The officials, who spoke on condition of anonymity to describe an ongoing investigation, said Dzhokhar and his older brother, Tamerlan Tsarnaev, who was killed by police as the two attempted to avoid capture, do not appear to have been directed by a foreign terrorist organization.
Rather, the officials said, the evidence so far suggests they were “self-radicalized” through Internet sites and U.S. actions in the Muslim world. Dzhokhar Tsarnaev has specifically cited the U.S. war in Iraq, which ended in December 2011 with the removal of the last American forces, and the war in Afghanistan, where President Obama plans to end combat operations by the end of 2014.
Obama has made repairing U.S. relations with the Islamic world a foreign policy priority, even as he has expanded drone operations in Pakistan and other countries, which has inflamed Muslim public opinion.
Dzhokhar Tsarnaev has provided limited information to authorities that indicates he and his brother acted independently, without direction or significant influence from Islamist militants overseas. U.S. officials said they are still working to assemble a detailed timeline of a trip the older Tsarnaev took to Russia, but see no evidence that he received instructions there that led to the attack.

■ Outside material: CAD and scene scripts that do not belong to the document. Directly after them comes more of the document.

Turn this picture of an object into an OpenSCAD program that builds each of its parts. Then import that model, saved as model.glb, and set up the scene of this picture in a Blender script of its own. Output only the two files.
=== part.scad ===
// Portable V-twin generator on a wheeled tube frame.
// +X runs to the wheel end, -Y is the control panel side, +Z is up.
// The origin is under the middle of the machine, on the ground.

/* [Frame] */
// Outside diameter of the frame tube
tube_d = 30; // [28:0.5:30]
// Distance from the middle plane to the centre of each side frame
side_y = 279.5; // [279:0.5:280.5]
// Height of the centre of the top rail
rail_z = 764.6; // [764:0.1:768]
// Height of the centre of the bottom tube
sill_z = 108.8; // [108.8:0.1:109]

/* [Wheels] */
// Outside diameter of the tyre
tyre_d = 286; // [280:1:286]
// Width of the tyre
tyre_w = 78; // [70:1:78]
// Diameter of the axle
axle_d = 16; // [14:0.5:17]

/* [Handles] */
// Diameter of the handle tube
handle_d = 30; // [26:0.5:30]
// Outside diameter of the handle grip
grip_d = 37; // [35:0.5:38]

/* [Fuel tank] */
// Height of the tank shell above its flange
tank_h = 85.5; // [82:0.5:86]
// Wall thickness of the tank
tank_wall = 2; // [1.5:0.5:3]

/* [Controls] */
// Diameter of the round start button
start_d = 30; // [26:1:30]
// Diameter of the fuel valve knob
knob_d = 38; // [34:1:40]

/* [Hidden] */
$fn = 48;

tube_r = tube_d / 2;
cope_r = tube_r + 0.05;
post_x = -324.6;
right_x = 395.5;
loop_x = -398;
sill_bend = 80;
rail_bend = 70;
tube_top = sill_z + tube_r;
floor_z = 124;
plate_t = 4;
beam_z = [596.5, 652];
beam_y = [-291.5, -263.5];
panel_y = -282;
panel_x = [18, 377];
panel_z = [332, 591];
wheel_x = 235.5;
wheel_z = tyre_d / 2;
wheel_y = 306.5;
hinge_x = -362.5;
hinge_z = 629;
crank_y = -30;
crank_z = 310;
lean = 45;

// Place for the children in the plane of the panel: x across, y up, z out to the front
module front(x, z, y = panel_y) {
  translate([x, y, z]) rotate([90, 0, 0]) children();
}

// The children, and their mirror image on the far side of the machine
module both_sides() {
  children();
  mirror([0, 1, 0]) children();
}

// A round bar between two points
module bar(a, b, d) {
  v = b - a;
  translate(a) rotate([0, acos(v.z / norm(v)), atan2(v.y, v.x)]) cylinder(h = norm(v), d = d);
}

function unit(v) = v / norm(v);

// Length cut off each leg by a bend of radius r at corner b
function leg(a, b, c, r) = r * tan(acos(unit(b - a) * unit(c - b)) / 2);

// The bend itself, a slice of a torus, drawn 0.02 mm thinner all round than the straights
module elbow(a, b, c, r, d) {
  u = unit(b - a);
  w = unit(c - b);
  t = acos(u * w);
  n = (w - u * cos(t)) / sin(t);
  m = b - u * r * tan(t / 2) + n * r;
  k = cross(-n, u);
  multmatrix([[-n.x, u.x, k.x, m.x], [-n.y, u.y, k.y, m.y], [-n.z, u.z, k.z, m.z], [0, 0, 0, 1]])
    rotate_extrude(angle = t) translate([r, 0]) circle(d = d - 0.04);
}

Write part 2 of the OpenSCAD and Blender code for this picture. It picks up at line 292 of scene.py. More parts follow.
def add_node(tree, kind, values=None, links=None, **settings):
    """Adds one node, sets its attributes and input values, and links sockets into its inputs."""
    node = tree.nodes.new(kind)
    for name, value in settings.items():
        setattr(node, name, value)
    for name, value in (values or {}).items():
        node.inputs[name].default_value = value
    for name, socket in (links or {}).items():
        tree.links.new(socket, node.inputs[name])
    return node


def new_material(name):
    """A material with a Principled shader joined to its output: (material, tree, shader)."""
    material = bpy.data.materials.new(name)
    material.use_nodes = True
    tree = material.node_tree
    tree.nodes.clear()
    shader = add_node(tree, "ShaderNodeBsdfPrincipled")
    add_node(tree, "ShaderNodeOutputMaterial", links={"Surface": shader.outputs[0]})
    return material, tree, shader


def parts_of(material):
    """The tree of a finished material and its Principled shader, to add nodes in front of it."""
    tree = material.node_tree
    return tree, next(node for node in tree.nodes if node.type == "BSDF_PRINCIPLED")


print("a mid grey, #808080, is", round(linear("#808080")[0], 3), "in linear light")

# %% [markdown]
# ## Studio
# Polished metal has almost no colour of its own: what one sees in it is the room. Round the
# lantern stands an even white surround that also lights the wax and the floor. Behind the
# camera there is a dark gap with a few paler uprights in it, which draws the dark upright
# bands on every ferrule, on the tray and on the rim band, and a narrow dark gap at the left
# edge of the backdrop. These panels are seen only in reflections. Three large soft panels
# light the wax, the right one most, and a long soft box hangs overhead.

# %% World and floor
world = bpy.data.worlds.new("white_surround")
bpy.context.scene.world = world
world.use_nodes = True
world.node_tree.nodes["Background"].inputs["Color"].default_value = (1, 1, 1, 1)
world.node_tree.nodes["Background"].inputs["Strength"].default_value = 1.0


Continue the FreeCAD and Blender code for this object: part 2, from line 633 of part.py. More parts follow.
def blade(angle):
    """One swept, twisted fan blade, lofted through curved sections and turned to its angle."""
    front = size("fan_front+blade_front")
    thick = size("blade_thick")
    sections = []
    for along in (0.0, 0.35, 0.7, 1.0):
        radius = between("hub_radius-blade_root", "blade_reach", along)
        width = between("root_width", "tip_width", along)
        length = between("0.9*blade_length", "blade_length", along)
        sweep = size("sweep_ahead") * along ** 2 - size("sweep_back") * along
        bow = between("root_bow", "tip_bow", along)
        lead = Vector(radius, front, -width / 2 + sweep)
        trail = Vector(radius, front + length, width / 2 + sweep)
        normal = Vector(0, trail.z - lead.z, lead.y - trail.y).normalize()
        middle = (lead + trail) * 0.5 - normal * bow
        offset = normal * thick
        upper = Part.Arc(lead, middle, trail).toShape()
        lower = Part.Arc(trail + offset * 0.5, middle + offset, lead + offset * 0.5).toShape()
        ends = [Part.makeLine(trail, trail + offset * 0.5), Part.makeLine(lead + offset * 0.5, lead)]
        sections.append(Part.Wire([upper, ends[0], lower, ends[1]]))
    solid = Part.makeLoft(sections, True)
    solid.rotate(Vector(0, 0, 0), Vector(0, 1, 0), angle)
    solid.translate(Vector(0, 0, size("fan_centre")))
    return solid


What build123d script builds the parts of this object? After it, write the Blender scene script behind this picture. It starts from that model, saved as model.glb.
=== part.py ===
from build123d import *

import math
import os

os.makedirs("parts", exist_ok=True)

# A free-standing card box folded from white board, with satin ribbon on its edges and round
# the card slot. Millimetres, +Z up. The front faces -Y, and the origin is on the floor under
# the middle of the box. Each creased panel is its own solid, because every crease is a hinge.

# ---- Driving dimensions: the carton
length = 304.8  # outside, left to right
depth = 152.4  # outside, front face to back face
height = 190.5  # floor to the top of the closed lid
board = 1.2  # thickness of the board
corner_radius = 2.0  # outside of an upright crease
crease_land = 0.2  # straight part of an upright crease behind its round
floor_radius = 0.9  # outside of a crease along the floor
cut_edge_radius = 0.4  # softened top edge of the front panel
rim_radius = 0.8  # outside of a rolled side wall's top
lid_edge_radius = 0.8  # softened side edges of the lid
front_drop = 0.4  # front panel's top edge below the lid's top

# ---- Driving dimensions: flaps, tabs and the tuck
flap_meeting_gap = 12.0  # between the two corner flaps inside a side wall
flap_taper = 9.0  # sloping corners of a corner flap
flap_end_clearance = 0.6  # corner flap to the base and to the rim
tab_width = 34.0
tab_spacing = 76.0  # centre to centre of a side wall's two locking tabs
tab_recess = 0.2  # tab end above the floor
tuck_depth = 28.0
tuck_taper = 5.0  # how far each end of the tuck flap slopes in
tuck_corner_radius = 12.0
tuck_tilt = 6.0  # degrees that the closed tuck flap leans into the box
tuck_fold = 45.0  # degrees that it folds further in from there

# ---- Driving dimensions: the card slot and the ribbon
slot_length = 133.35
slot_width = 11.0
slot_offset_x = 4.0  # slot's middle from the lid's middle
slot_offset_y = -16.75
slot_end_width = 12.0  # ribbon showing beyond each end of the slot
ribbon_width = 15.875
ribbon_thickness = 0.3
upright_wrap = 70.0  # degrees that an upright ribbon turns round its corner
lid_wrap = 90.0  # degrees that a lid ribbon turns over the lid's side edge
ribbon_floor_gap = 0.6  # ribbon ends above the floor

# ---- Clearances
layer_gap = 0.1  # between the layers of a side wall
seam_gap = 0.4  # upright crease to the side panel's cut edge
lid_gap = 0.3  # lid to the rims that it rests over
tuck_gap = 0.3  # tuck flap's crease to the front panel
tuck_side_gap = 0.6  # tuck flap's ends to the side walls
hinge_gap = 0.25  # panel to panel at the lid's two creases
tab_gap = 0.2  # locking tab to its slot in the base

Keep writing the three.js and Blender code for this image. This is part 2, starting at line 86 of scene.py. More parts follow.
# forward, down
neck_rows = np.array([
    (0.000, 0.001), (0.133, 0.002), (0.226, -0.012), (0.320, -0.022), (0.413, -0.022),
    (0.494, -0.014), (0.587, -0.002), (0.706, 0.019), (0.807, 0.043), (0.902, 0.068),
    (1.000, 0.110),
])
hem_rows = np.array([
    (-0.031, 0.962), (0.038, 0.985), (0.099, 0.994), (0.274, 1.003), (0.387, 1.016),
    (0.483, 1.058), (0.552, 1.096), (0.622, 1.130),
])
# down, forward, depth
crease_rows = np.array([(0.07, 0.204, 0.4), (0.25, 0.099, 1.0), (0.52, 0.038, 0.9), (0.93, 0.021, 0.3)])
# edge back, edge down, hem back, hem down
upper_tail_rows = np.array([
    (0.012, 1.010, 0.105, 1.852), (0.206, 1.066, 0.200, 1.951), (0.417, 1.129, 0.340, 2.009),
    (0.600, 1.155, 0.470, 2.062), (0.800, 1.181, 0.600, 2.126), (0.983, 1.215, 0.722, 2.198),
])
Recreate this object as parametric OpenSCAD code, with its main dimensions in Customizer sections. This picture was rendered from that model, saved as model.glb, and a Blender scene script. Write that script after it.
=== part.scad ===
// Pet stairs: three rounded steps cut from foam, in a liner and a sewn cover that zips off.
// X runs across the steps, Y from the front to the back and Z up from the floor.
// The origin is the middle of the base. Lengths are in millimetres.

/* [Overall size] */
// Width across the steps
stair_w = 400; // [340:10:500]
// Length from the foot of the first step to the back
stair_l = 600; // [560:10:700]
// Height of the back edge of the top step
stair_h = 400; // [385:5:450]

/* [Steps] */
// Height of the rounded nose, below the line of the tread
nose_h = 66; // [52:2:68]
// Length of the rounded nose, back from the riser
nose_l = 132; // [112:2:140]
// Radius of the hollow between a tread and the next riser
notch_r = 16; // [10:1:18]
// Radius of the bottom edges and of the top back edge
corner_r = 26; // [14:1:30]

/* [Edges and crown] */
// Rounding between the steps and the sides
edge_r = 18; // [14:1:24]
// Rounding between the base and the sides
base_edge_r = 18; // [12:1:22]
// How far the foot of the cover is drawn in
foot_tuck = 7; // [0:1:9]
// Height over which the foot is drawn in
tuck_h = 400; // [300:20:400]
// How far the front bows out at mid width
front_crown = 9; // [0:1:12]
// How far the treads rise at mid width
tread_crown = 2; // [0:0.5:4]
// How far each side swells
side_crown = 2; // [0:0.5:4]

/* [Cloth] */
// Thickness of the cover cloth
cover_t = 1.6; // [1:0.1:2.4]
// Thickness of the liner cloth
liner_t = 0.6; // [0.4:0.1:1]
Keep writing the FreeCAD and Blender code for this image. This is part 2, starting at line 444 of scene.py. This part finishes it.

“These are persons operating inside the United States without a nexus” to an overseas group, a U.S. intelligence official said.
U.S. officials have said that the FBI questioned Tamerlan Tsarnaev at the behest of Russian authorities who had become concerned that he was becoming radicalized. The request was conveyed to officials at the U.S. Embassy in Moscow. U.S. officials said they sought follow-up information from Russia, but that Moscow failed to respond.
Officials also expressed skepticism that Russian authorities were concerned about the elder Tsarnaev’s contacts during his trip to Russia. “The evidence points to the fact that they let him into the country and let him out of the country,” the U.S. official said. “They didn’t take any legal action, which they could have while he was there.”
The Boston Public Health Commission said Tuesday that at least 250 people have sought medical treatment at area hospitals for injuries related to the bombings. The number has gradually increased in the past week as people seek delayed help for minor injuries that didn’t heal on their own or hearing problems, according to a spokeswoman for the health commission.